Per quanto ai licenziamenti per motivi legati a discriminazione di qualsiasi tipo (di genere, di razza, etc.) proprio per disincentivare al massimo queste posizioni, riterremmo più opportuno prevedere, in luogo della reintegra, la condanna ad una cifra importante, in misura fissa, ad es. in 24 mensilità se non addirittura 36 come da decreto dignità. In questi casi la reintegrazione non sembra essere un provvedimento opportuno in quanto costringerebbe la persona offesa a rivivere in un ambiente ostile, e che, probabilmente, in ragione della reintegra lo potrebbe essere ancora di più. Elliot Jaques affermò che “non abbiamo a che fare con singole imprese, ma con un vasto settore della società, il settore all’interno del quale gli individui intrattengono il rapporto più diretto con la società di cui fanno parte. Il modo con cui le persone vengono trattate sul lavoro ha un profondo effetto sul loro atteggiamento nei riguardi della società e sulla società stessa”. Ecco perché sfruttamento e discriminazione vanno puniti severamente e severamente disincentivati.

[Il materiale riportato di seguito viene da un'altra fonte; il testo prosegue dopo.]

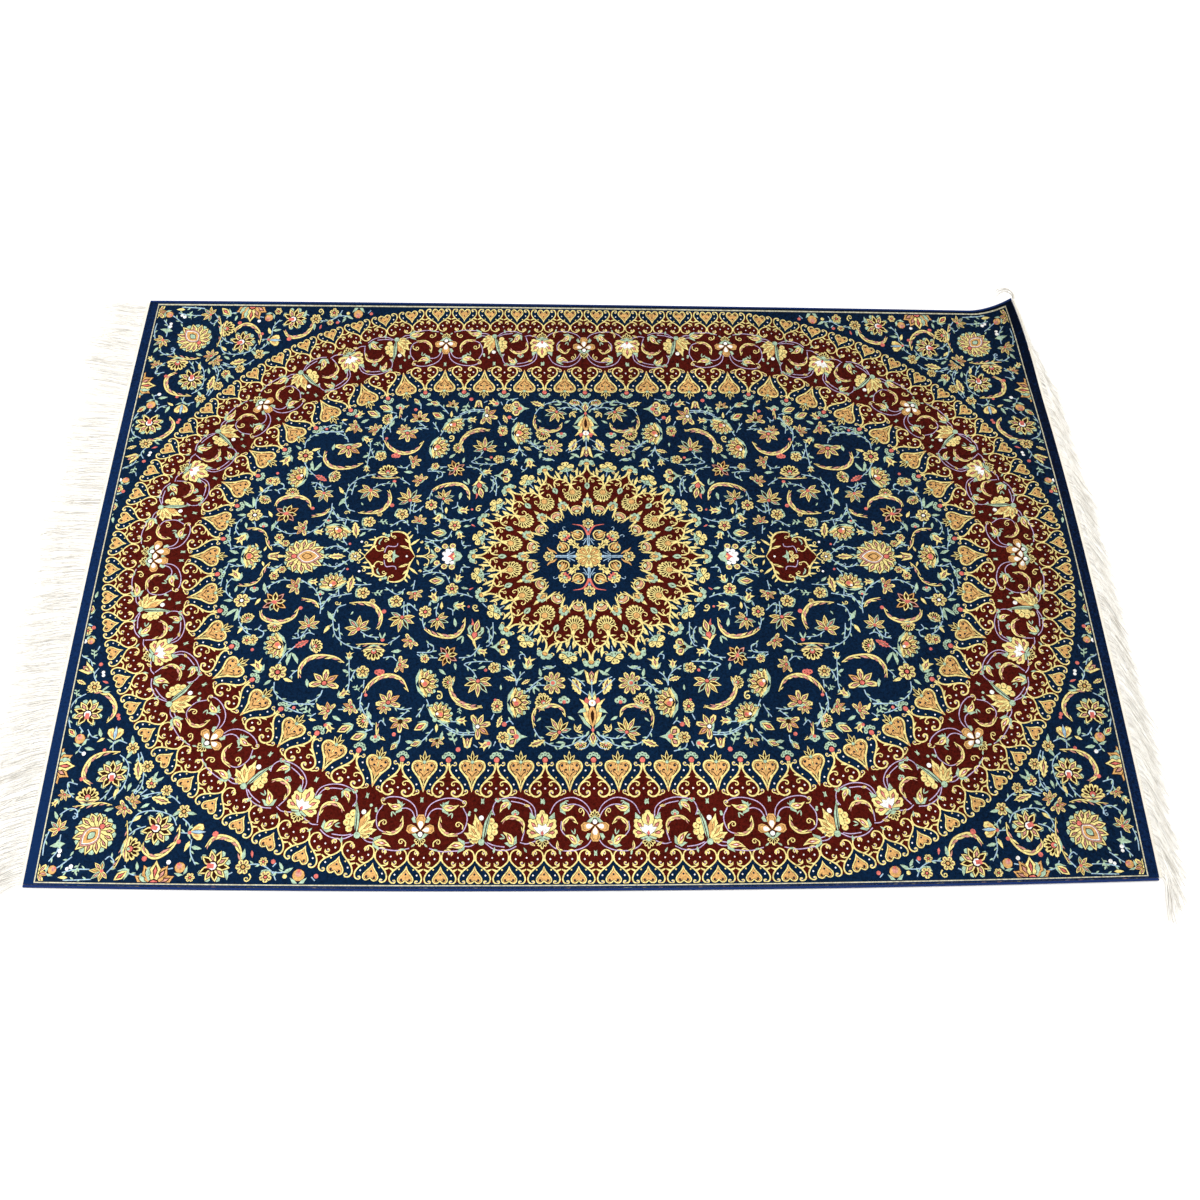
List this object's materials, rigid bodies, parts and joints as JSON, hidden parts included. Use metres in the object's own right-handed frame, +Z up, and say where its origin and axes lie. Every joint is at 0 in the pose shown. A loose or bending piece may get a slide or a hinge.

Per le altre fattispecie, l’indennizzo economico dovrebbe rappresentare la regola, con un tetto massimo (12 o 24 mensilità) che garantisca prevedibilità ai datori e sostegno adeguato ai lavoratori senza scadere nella sussidiarietà che, come si è visto in altri casi, disincentiva la ricerca di una nuova occupazione a danno del lavoratore che, col passare del tempo inattivo, deprime le proprie capacità e per lo Stato che perde contribuzione alle spese sociali
Conclusioni
Affinché la riforma guardi davvero avanti e tuteli concretamente i diritti di tutte le parti in gioco, occorre un cambio di prospettiva. Potrebbe, quindi, essere utile:
• superare la logica numerica del numero di dipendenti,
• legare le tutele risarcitorie alla concreta capacità economica dell’impresa,
• rafforzare la conciliazione come via privilegiata,
• limitare la reintegra ai casi di nullità e reprimere la discriminazione, non con la reintegra che alla fine rischia di ulteriormente danneggiare psicologicamente il lavoratore, ma con l’adozione di sanzioni molto consistenti
Le proposte mirano a sensibilizzare verso un cambio del punto di osservazione: dal costo del lavoro visto come “costo” alla valorizzazione del capitale umano come risorsa producente valore, con tutto il rispetto che merita. È una visione che punta all’arricchimento dell’umanità, siamo convinti che l'attività di ogni impresa può contribuire a realizzare un mondo migliore. Oggi più che mai è il capitale umano a determinare il valore del capitale economico di una impresa.